MATERIAL:
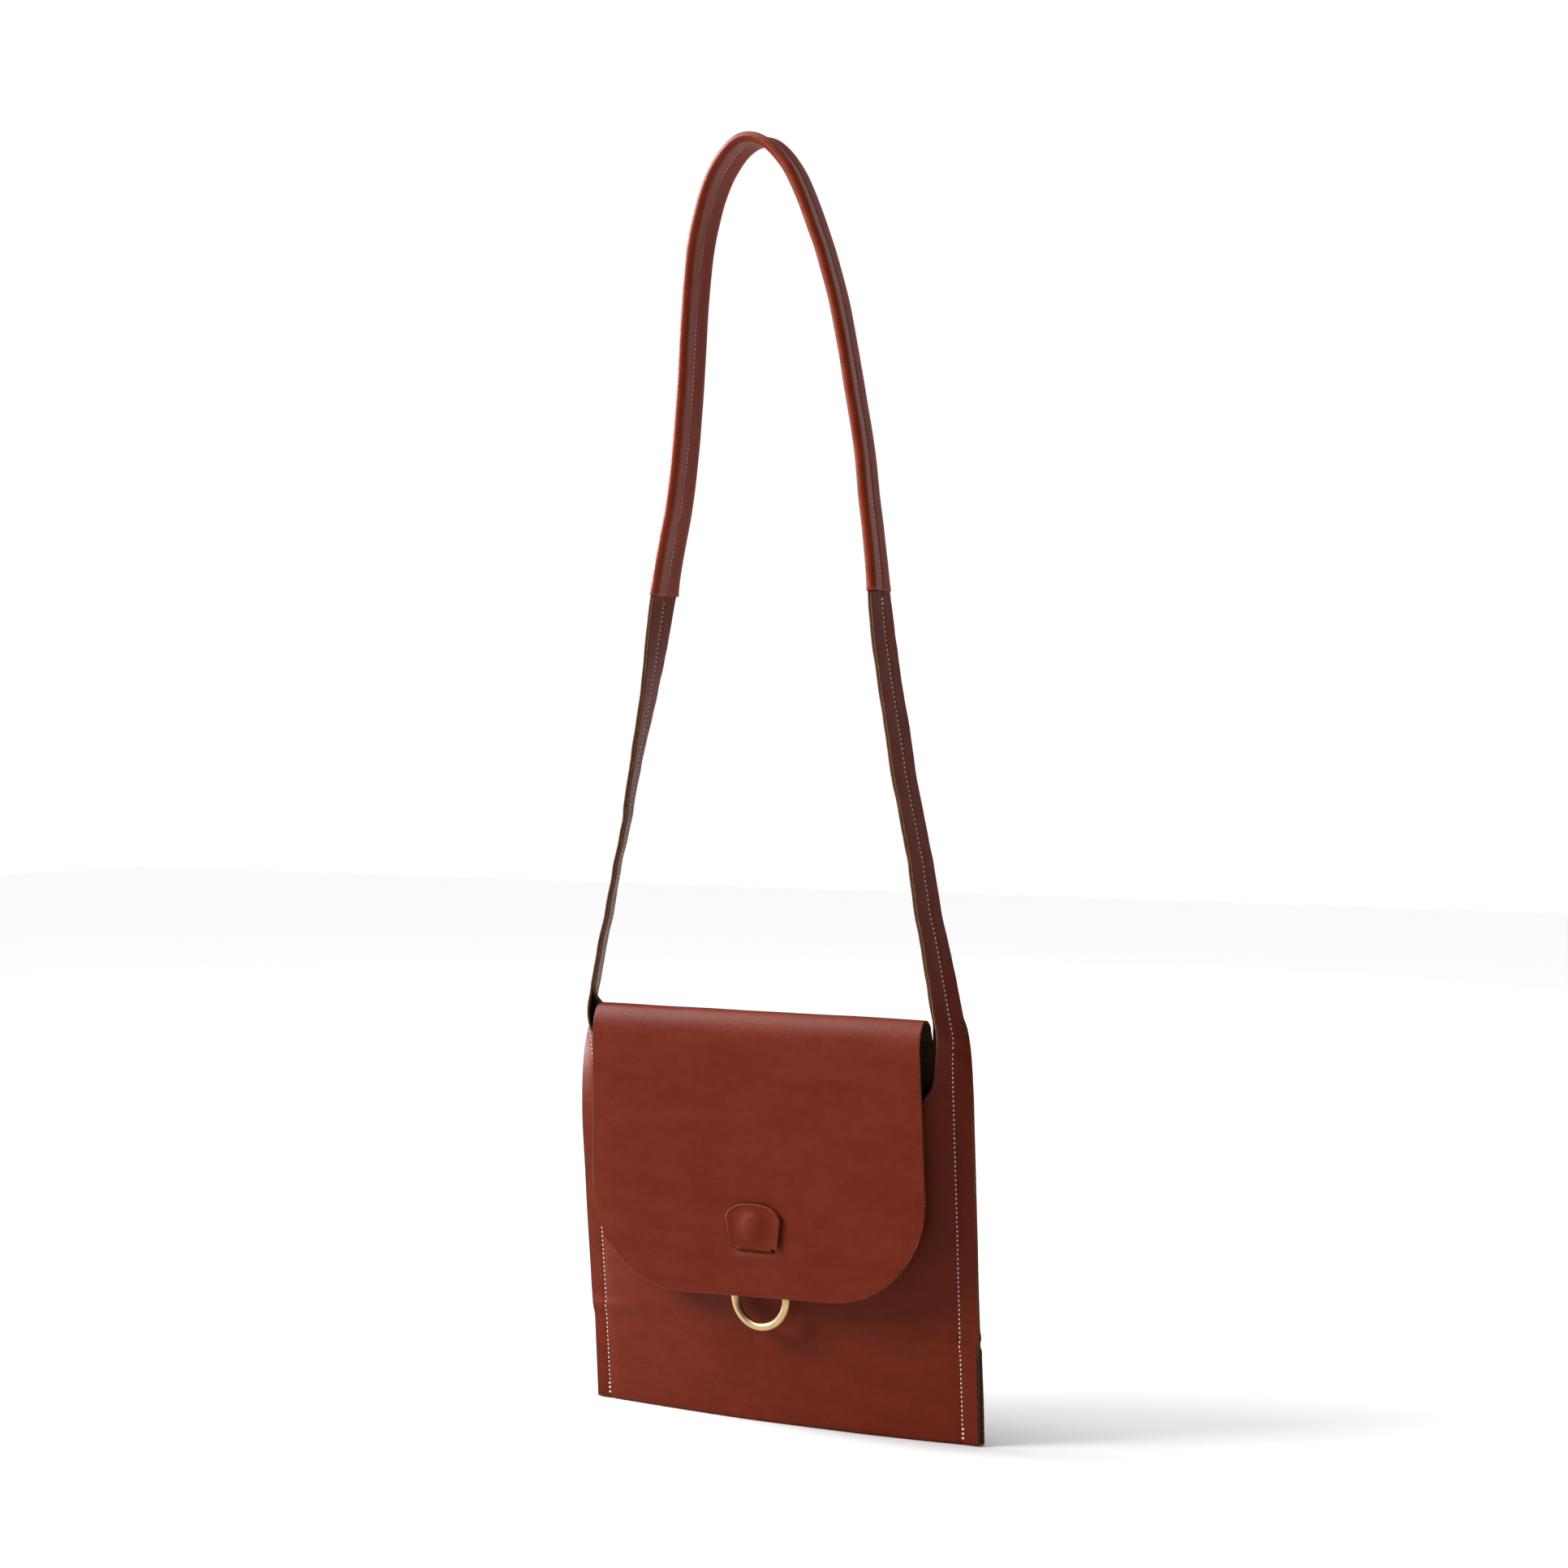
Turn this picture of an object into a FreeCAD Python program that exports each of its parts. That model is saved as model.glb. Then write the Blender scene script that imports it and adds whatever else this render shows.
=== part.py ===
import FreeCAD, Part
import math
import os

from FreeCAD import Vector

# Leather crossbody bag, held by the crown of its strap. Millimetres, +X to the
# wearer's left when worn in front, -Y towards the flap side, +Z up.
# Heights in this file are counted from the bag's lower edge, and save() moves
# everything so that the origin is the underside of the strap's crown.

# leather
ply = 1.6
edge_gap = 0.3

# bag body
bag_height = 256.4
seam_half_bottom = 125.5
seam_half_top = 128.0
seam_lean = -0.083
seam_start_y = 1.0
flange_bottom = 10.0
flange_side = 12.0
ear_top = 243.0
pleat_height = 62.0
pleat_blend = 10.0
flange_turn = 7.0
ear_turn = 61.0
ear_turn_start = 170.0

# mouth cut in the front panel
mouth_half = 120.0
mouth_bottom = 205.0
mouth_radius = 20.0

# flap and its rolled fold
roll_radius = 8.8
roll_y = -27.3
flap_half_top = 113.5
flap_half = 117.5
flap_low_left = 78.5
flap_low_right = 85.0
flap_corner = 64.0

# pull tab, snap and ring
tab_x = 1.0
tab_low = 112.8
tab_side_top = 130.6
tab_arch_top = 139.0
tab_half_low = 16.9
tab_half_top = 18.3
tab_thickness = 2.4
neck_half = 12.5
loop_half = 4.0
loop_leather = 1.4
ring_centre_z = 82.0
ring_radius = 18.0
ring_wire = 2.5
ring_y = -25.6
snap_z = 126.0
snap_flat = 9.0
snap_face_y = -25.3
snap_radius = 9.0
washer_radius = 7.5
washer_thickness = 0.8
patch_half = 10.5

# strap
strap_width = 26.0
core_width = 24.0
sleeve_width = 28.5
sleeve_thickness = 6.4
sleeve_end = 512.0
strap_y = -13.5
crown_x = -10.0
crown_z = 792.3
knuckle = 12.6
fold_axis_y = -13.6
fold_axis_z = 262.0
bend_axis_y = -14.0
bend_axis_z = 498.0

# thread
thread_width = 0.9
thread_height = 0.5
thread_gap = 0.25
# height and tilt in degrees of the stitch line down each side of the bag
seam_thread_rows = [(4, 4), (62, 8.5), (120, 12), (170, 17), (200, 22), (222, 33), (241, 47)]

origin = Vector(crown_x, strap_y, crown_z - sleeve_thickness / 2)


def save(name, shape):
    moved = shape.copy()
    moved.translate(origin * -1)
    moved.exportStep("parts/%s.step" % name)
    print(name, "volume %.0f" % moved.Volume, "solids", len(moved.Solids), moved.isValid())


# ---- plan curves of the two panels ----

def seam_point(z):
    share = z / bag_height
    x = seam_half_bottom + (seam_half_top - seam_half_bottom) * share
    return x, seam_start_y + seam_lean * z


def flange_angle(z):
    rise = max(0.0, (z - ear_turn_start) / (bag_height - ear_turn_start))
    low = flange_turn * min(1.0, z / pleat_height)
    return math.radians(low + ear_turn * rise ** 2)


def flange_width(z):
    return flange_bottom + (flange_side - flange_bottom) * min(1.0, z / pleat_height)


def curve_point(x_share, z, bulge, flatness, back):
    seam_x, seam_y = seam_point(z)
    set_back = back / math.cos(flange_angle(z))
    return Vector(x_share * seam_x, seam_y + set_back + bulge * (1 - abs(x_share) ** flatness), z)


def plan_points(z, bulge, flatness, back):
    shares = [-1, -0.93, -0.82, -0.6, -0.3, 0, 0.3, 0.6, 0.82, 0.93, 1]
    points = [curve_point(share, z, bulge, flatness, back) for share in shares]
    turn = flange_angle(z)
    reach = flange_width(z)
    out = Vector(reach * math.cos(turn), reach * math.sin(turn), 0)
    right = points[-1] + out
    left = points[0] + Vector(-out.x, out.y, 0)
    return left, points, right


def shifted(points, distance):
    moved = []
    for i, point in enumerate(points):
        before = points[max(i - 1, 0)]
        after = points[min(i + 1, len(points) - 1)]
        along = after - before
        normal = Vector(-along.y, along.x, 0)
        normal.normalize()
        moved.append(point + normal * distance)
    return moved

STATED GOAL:
Write out the listing's lines exactly, from its first line through the line that contains "edge_gap = 0.3", and stop there.

OUTPUT OF THE EXERCISE:
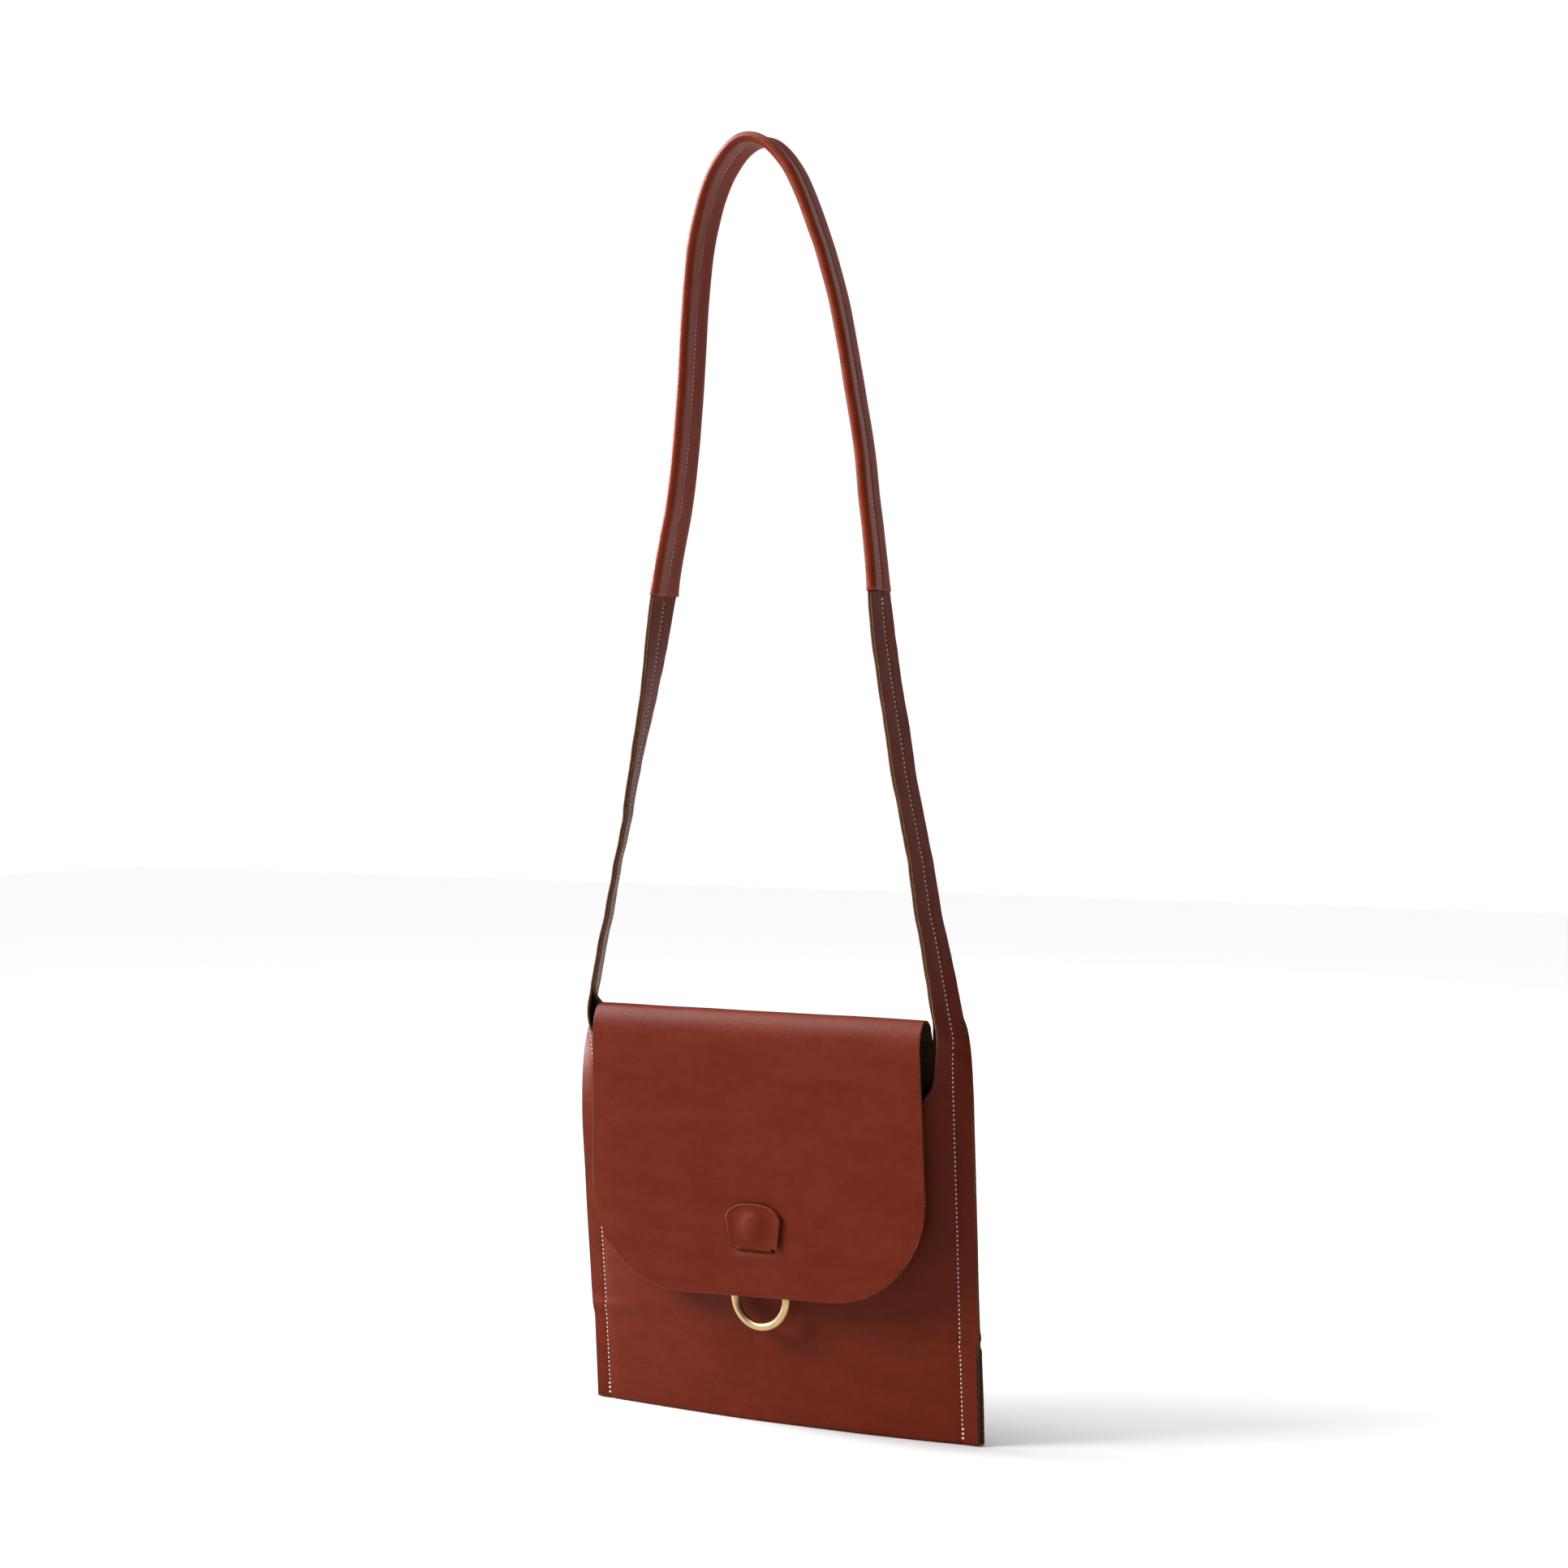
Turn this picture of an object into a FreeCAD Python program that exports each of its parts. That model is saved as model.glb. Then write the Blender scene script that imports it and adds whatever else this render shows.
=== part.py ===
import FreeCAD, Part
import math
import os

from FreeCAD import Vector

# Leather crossbody bag, held by the crown of its strap. Millimetres, +X to the
# wearer's left when worn in front, -Y towards the flap side, +Z up.
# Heights in this file are counted from the bag's lower edge, and save() moves
# everything so that the origin is the underside of the strap's crown.

# leather
ply = 1.6
edge_gap = 0.3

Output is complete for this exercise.